With their heart-shaped white faces and mahogany eyes, barn owls rank high in adorability. But it’s their acute sight and hearing that captivate Eric Knudsen.
“They have a tremendous capacity for localizing sounds,” Knudsen says about the creatures that are commonly called ghost owls or spirit owls. “You never see them because they only come out after dark. Then they take the place of red-tailed hawks, hunting rodents and mice by starlight.”
Chair of the neurobiology department at the School of Medicine, Knudsen has been studying barn owls for more than 25 years. Over the decades, he has altered their hearing with earplugs and fitted them with glasses that skew their vision. And he’s been amazed at how the birds have made adjustments and continued to zero in on their prey with singular accuracy.
Understanding how juvenile and adult owls’ brains function has implications for rehabilitating humans after brain injuries, such as those that result from strokes. “The basic issue we’re concerned with is the mechanism of learning—how owls’ brains learn from experience,” Knudsen says. “You can think of it like learning a foreign language when you’re very young: if you’re re-exposed, you can pick it up quickly. There’s something about early learning that can leave traces in the brain.”

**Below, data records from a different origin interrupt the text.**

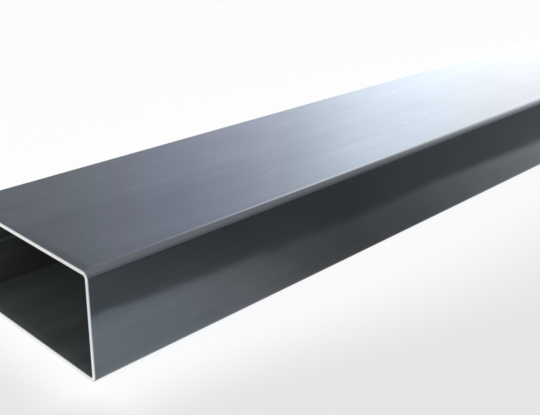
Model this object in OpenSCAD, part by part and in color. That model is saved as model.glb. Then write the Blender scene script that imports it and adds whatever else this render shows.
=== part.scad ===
// Cold-formed rectangular steel tube, lying on its wide face, with both ends saw-cut square.
// The section is one steel strip bent round four corners and closed by a welded seam, so the walls
// and the bends are all made from the same strip profile.
// Axes: +X runs along the tube, +Y across its width, +Z up from the face that it lies on.
// The origin is in the middle of the underside.

/* [Section] */
// Outside width of the section, across the wide faces
section_width = 200; // [100:5:300]
// Outside height of the section
section_height = 100; // [80:5:200]
// Thickness of the wall
wall = 4; // [2:0.5:8]
// Inside radius of the four bends
bend_radius = 2.5; // [2:0.5:10]

/* [Stock] */
// Length between the two saw cuts
length = 2000; // [500:50:6000]
// Chamfer left on the edges of a cut end by deburring
deburr = 0.5; // [0.2:0.1:0.8]

/* [Weld seam] */
// Width of the weld bead that stands inside the tube
bead_width = 3; // [2:0.5:6]
// Height of the bead above the inside of the wall
bead_height = 1; // [0.5:0.1:1.5]
// Distance of the seam above the middle of its wall
seam_offset = 0; // [-15:1:15]

/* [Hidden] */
$fn = 96;

steel_colour = [0.36, 0.38, 0.42];

outer_radius = bend_radius + wall;

// Centres of the bends, measured from the middle of the section
bend_centre_x = section_width / 2 - outer_radius;
bend_centre_y = section_height / 2 - outer_radius;

// Inner faces of the walls, measured from the middle of the section
inner_x = section_width / 2 - wall;
inner_y = section_height / 2 - wall;

// The bead is part of a round bar that is set back into the wall
bead_radius = (pow(bead_height, 2) + pow(bead_width / 2, 2)) / (2 * bead_height);
bead_root = wall / 2;

// The strip cut along its length: x runs through its thickness, from the inside of the tube to the
// outside, and y runs along it from cut to cut. The four corners of the cuts are deburred.
module strip_profile() {
    half_length = length / 2;
    polygon([
        [0, deburr - half_length],
        [deburr, -half_length],
        [wall - deburr, -half_length],
        [wall, deburr - half_length],
        [wall, half_length - deburr],
        [wall - deburr, half_length],
        [deburr, half_length],
        [0, half_length - deburr]
    ]);
}

// A flat wall that faces +X, with the tube's length along Z
module flat_wall(flat_width) {
    rotate([90, 0, 0])
        linear_extrude(height = flat_width, center = true)
            strip_profile();
}

// A quarter bend from +X to +Y, with the tube's length along Z
module bend() {
    rotate_extrude(angle = 90)
        translate([bend_radius, 0])
            strip_profile();
}

// The strip bent into a tube that stands on end, centred on the Z axis
module bent_strip() {
    for (flip = [0, 1]) {
        mirror([flip, 0, 0])
            translate([inner_x, 0, 0])
                flat_wall(2 * bend_centre_y);
        mirror([0, flip, 0])
            translate([0, inner_y, 0])
                rotate([0, 0, 90])
                    flat_wall(2 * bend_centre_x);
    }
    for (flip_x = [0, 1], flip_y = [0, 1])
        mirror([flip_x, 0, 0])
            mirror([0, flip_y, 0])
                translate([bend_centre_x, bend_centre_y, 0])
                    bend();
}

// The bead that the seam leaves inside the wall that faces +X, between the deburred edges
module weld_bead() {
    bead_length = length - 2 * deburr;
    intersection() {
        translate([inner_x + bead_radius - bead_height, seam_offset, 0])
            cylinder(r = bead_radius, h = bead_length, center = true);
        translate([inner_x - bead_height, seam_offset - bead_radius, -bead_length / 2])
            cube([bead_height + bead_root, 2 * bead_radius, bead_length]);
    }
}

// The whole tube laid down, so that its length is along X and its seam faces +Y
module tube() {
    color(steel_colour)
        translate([0, 0, section_height / 2])
            rotate([90, 0, 90])
                union() {
                    bent_strip();
                    weld_bead();
                }
}

tube();
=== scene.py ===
# %% [markdown]
# # A rectangular steel tube, dressed for its picture
#
# The part is one length of cold-formed rectangular tube: a steel strip bent round four corners,
# welded shut along one narrow wall and sawn square at both ends. Its solid is already fixed by the
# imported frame. This lesson builds the skin that shows, in metres and in the same place, and gives
# it the dark mill finish, the bright saw cuts and the dull bore that such stock has.
#
# The first step loads the frame and keeps its box, because the skin may not leave that box.

import math

import bmesh
import bpy
from mathutils import Euler, Matrix, Vector, noise


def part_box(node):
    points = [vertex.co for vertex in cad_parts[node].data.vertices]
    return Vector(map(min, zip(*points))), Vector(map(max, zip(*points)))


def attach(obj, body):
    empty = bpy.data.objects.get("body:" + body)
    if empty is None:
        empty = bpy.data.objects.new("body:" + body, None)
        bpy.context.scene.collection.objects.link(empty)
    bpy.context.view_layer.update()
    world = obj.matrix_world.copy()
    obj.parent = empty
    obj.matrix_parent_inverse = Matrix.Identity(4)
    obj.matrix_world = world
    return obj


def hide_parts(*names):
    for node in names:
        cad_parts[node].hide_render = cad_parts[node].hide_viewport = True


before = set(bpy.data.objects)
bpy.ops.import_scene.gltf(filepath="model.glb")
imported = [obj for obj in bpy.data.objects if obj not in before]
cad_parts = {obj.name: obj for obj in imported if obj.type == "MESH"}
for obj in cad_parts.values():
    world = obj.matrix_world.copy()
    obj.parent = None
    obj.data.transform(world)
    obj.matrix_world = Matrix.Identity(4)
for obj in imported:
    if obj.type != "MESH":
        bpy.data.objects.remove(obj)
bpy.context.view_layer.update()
tube_low, tube_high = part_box("tube")
print("the tube's box runs from", tuple(tube_low), "to", tuple(tube_high))

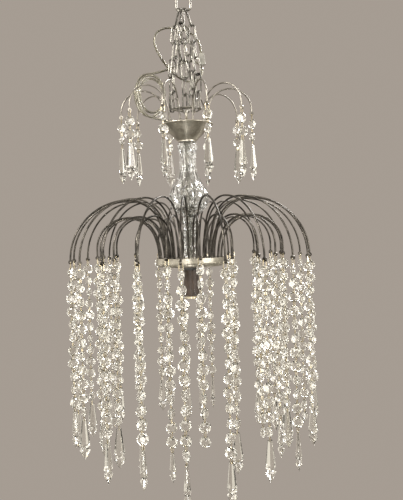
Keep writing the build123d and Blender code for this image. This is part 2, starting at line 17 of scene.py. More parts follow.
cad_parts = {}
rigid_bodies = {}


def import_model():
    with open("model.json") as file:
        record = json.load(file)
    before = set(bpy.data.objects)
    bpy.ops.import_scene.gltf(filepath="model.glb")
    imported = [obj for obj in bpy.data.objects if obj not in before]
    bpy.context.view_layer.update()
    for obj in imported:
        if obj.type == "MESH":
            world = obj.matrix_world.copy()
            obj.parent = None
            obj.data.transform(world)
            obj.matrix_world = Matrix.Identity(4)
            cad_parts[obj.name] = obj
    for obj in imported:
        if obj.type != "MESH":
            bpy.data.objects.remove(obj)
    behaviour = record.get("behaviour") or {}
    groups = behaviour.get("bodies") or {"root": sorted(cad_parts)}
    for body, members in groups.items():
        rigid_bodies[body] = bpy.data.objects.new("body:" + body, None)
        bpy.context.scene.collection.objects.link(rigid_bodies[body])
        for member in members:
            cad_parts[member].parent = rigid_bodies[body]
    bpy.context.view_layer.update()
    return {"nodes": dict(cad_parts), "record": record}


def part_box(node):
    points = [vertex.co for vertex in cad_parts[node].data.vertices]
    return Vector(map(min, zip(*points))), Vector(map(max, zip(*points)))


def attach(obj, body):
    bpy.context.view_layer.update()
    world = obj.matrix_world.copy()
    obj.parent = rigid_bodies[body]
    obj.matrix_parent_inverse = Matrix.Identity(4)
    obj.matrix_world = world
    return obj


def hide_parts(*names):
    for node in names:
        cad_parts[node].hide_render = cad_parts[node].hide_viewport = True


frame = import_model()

Knudsen and his graduate students have monitored juvenile owls while playing them sounds of squeaking or chewing or even tiptoeing mice in the forest. They’ve found that the 8-month-old youngsters, who are constantly picking up new skills and processing new information about their world, can adjust the neurological maps that guide them to the sounds. For example, if a young owl is fitted with a pair of glasses that shifts everything in his field of vision to the right, he will see objects to his left when he looks straight ahead. But within several weeks, the bespectacled little bird will make an adjustment, shifting his head to the right to see what is directly in front of him. Adult owls, by comparison, cannot make a similar adjustment—unless they were fitted with the prism spectacles as juveniles, or unless the glasses are adjusted in small increments over a longer period of time. Bottom line: juvenile owls learn in huge leaps, but adults have to take much smaller steps.
“One implication of the incremental trend is that if you want to rehabilitate some capacity [lost to stroke], you want to assess what the person is capable of dealing with, and gradually modify within that range,” Knudsen says. “You don’t want to try to reinstitute total capacity in one step.”